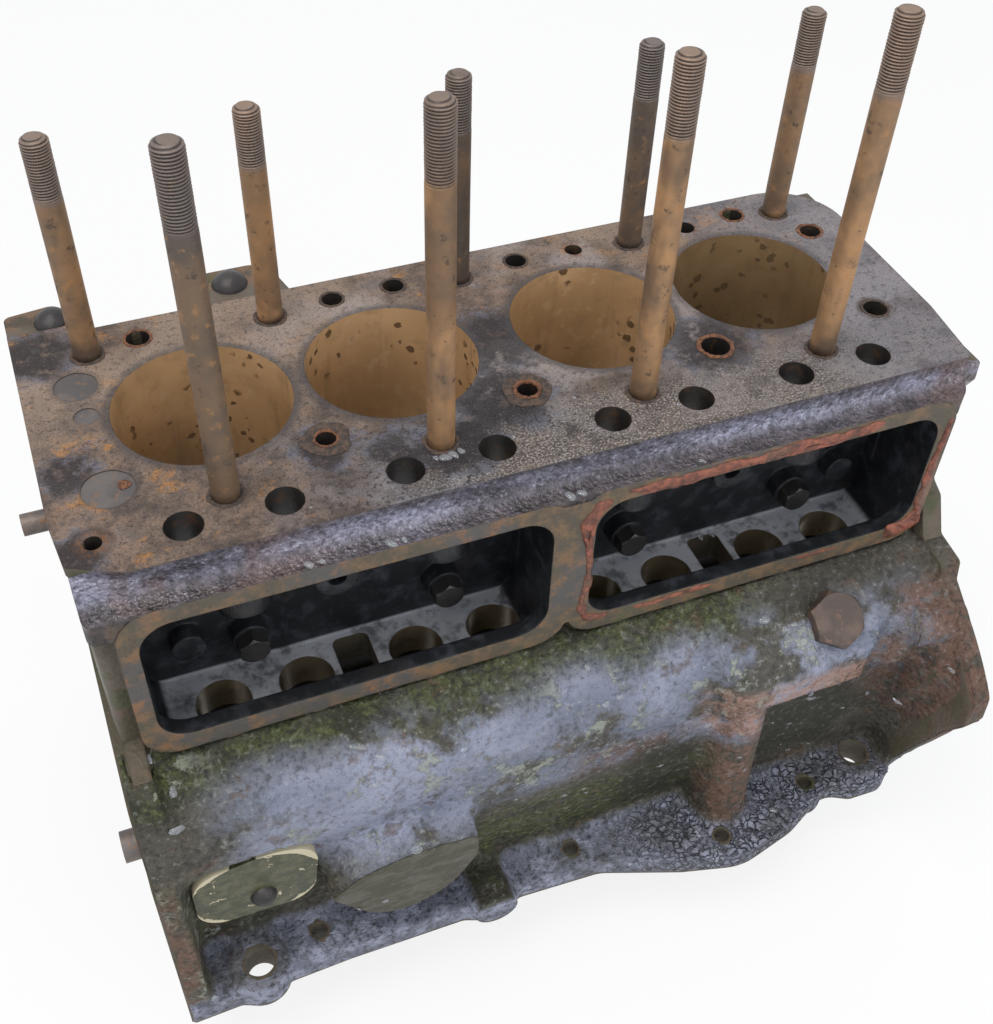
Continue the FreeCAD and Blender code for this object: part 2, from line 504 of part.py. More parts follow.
def main_cap(x0, x1, bore_d):
    """Bearing cap under one web: a block with sloped shoulders and two bolt pads."""
    w = CAP_W / 2
    z0 = CRANK_Z - CAP_H
    neck = CAP_BOLT_Y - CAP_SCREW_AF / math.sqrt(3) - 3.0
    seat = CRANK_Z - CAP_SEAT
    profile = [(-w, CRANK_Z, 1), (-w, seat, 3), (-neck, seat, 2), (4.0 - neck, z0, 6),
               (neck - 4.0, z0, 6), (neck, seat, 2), (w, seat, 3), (w, CRANK_Z, 1)]
    cap = prism_x(profile, x0 + 1.0, x1 - 1.0)
    middle = (x0 + x1) / 2
    cuts = [rod(bore_d, 60.0, V(middle - 30, 0, CRANK_Z), AX)]
    cuts += [rod(CAP_BOLT_D + 0.06, 60.0, V(middle, y, CRANK_Z - 40), AZ)
             for y in (-CAP_BOLT_Y, CAP_BOLT_Y)]
    return cap.cut(cuts)


def cap_screws(x):
    seat = CRANK_Z - CAP_SEAT
    return [screw(CAP_BOLT_D, 45.0, CAP_SCREW_AF, 8.0, V(x, y, seat), -AZ)
            for y in (-CAP_BOLT_Y, CAP_BOLT_Y)]


def cam_bush(d, x0, x1):
    at = V(x0 + 0.5, CAM_Y, CAM_Z)
    length = x1 - x0 - 1.0
    return rod(d - 0.04, length, at, AX).cut(rod(d - 2 * BUSH_WALL, length, at, AX))


def core_plug(x):
    """Dished cup pressed into a core hole of the plug side."""
    at = V(x, DECK_BACK_Y - 0.5, CORE_PLUG_Z)
    cup = rod(CORE_PLUG_D - 0.04, 5.6, at, -AY)
    return cup.cut(rod(CORE_PLUG_D - 4.0, 4.0, at, -AY))


def chest_gasket():
    """What is left of the jointing on the rear chest face: top, inner side and two corners."""
    x0, x1 = RIM_X[0] + 1.2, RIM_X[1] - 1.2
    z0, z1 = RIM_Z[0] + 1.2, RIM_Z[1] - 1.2
    t = 0.7
    band = prism_y(rect(x0, x1, z0, z1, 11.8), CHEST_FACE_Y - t, CHEST_FACE_Y)
    hole = prism_y(rect(CHEST_X[0] - 1, CHEST_X[1] + 1, CHEST_Z[0] - 1, CHEST_Z[1] + 1, 12.5),
                   CHEST_FACE_Y - 2 * t, CHEST_FACE_Y + 1)
    lost = [box(132.0, 160.0, -80, -78, -40.0, 0.0), box(62.0, 112.0, -80, -78, -90.0, -60.0)]
    return band.cut([hole] + lost)


def export(shape, name):
    shape.exportStep("parts/%s.step" % name)


def main():
    os.makedirs("parts", exist_ok=True)
    export(cylinder_block(), "cylinder_block")
    for i, (x, h) in enumerate(zip(FRONT_STUD_XS, FRONT_STUD_HS)):
        export(head_stud(x, FRONT_STUD_Y, h), "head_stud_long_%d" % (i + 1))
    for i, (x, h) in enumerate(zip(BACK_STUD_XS, BACK_STUD_HS)):
        export(head_stud(x, BACK_STUD_Y, h), "head_stud_short_%d" % (i + 1))
    for name, (x, y, d) in PATCHES.items():
        export(rod(d - 0.04, PATCH_DEPTH - 0.3, V(x, y, -PATCH_DEPTH), AZ), name)
    for i, x in enumerate(FRONT_STUD_XS):
        seat = V(x, CHEST_BACK_Y - 7.0, CHEST_PLUG_Z)
        export(screw(CHEST_PLUG_D, 9.0, CHEST_PLUG_AF, 6.0, seat, -AY), "chest_plug_%d" % (i + 1))
    export(screw(GALLERY_PLUG_D, 14.0, GALLERY_PLUG_AF, 8.0, GALLERY_PLUG_AT, GALLERY_PLUG_AXIS),
           "gallery_plug")
    joint = prism_y(pad_outline(-0.3), PAD_FACE_Y - 0.8, PAD_FACE_Y)
    x, z = PAD_XZ
    clear = rod(PUMP_SCREW_D + 0.4, 20.0, V(x + 1, PAD_FACE_Y - 12, z - 8.0), AY)
    export(joint.cut(clear), "pump_pad_gasket")
    plate = prism_y(pad_outline(-0.8), PAD_FACE_Y - 5.3, PAD_FACE_Y - 0.8)
    export(plate.cut(clear), "pump_pad_cover")
    seat = V(x + 1, PAD_FACE_Y - 5.3, z - 8.0)
    export(domed(PUMP_SCREW_D, 16.0, 10.5, 4.0, seat, -AY), "pump_pad_screw")
    for name, (x, y) in zip(("front", "rear"), LUG_SCREW_AT):
        export(domed(LUG_SCREW_D, 13.0, LUG_HEAD_D, LUG_HEAD_H, V(x, y, -LUG_DROP), AZ),
               "lug_screw_" + name)
    for i, x in enumerate(CORE_PLUG_XS):
        export(core_plug(x), "core_plug_%d" % (i + 1))
    names = ("front", "centre", "rear")
    for name, d, (x0, x1), x in zip(names, CAM_BORES, WEB_SPANS, CAP_XS):
        export(cam_bush(d, x0, x1), "cam_bush_" + name)
        export(main_cap(x0, x1, MAIN_BORE_D), "main_cap_" + name)
        export(Part.makeCompound(cap_screws(x)), "cap_screws_" + name)
    y, z = PUMP_BOLTS[0]
    export(rod(PUMP_BOLT_D - 0.04, 26.0, V(FRONT - 10.0, y, z), AX), "pump_stud_stub")
    export(rod(DOWEL_D, 17.0, V(FRONT - 5.5, *DOWEL_AT), AX), "timing_dowel")
    export(chest_gasket(), "chest_gasket_rear")


main()
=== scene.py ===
# %% [markdown]
# # A used cylinder block, dressed for its portrait
#
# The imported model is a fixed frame: every casting, stud and plug already lies
# where it belongs, in metres.  This lesson adds what a machinist's drawing
# leaves out: soft cast corners, threads, crusted rust, moss, oil and water.

# %% Load the frame
import json
import math

import bpy
import numpy as np
from mathutils import Matrix, Vector


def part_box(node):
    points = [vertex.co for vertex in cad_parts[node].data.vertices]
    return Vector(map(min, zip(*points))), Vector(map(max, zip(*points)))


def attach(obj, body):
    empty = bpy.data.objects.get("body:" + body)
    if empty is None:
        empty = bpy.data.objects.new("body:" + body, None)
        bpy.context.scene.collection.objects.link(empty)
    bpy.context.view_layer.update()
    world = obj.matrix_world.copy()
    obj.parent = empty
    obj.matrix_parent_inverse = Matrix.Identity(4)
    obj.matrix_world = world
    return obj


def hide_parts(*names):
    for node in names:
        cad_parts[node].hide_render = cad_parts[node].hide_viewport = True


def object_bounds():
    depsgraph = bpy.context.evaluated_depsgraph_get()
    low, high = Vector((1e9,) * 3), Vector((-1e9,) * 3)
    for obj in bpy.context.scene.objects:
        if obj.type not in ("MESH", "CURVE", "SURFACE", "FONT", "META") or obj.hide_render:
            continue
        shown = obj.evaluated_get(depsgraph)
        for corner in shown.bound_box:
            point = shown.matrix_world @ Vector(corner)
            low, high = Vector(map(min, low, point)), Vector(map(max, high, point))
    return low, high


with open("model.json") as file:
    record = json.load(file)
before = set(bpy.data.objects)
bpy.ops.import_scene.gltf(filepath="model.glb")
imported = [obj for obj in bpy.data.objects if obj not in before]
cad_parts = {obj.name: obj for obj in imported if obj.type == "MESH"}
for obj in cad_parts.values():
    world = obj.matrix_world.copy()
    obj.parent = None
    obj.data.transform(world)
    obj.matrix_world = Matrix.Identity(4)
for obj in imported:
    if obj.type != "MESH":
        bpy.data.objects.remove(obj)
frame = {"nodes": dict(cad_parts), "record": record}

MM = 0.001
cad_low, cad_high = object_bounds()
nodes = frame["nodes"]
mounts = {row["name"]: row for row in frame["record"]["mounts"]}
print("nodes in the frame:", len(nodes), "mounts:", len(mounts))

# %% [markdown]
# ## Arithmetic on shader sockets
#
# Node trees grow fast.  One small class wraps a socket, so that `1 - rust * 0.5`
# builds the Math nodes by itself and a finish reads like a sum.


# %% The socket wrapper
def math_node(operation, swapped=False):
    """A method that adds one Math node; swapped puts the other operand first."""
    def method(self, other):
        first, second = (other, self) if swapped else (self, other)
        return self.finish.node("ShaderNodeMath", {"operation": operation}, {0: first, 1: second})
    return method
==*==
JOB:
Extract exactly and only the lines above from the line containing "for node in" through the line containing "if obj.type not", both end lines included.

RESULT OF THIS EXERCISE:
    for node in names:
        cad_parts[node].hide_render = cad_parts[node].hide_viewport = True


def object_bounds():
    depsgraph = bpy.context.evaluated_depsgraph_get()
    low, high = Vector((1e9,) * 3), Vector((-1e9,) * 3)
    for obj in bpy.context.scene.objects:
        if obj.type not in ("MESH", "CURVE", "SURFACE", "FONT", "META") or obj.hide_render:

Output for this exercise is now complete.